The clear way of religion, as revealed by God through His Prophets, consists of fundamentals and branches. The fundamentals always have been the same for all Divinely revealed religions, although the branches (the manner of worship and observances) have differed. God placed certain methods of worship upon a people according to their prevailing social conditions and capacities.
For example, belief in the Resurrection has been central to every religion, and every Prophet preached it. If this belief had not been so emphasized, religion would have been reduced to a socioeconomic or psychological system of rules and norms, and thus powerless to inspire good and prevent evil. If this belief had not existed, sincere worship of God and sincere sacrifice for His sake would not have been performed. We acquire many virtues by believing that whoever has done an atom’s weight of good shall see it, and whoever has done an atom’s weight of evil shall see it (99:7–8). In trying to follow His way as closely as we can, we look forward to that moment when we shall see Him without any veil.
Alongside such constant fundamentals, God has revealed changes in His Law by abrogating what went before. This does not mean that He changed His mind. Rather, it represents His Mercy in response to our moving through a stage of infancy (the time of Prophet Adam) to one of maturity (the time of Prophet Muhammad). As the last and most perfect Divine religion, Islam will prevail until the Day of Judgment. Even if the earlier Scriptures and Laws had retained their original purity, they could not have retained their legitimacy, since their authority from God was abrogated by the advent of Islam.

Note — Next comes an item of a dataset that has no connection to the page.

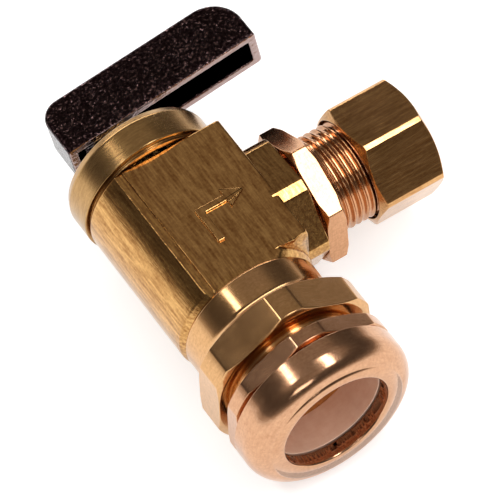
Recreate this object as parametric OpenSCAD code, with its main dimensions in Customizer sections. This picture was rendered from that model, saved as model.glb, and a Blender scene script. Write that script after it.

In conclusion, true religion is the assemblage of Divine Revelations and Divine Laws by which we can know bliss in this world and the next. Our peace and happiness depend upon leading a religious life, for only through religion can the Law be observed in all the inner and outer spheres of our existence. Only religion makes it possible for us to deserve Paradise and the vision of God. Such achievements are beyond the power of every human-made civilization, regardless of how advanced they are.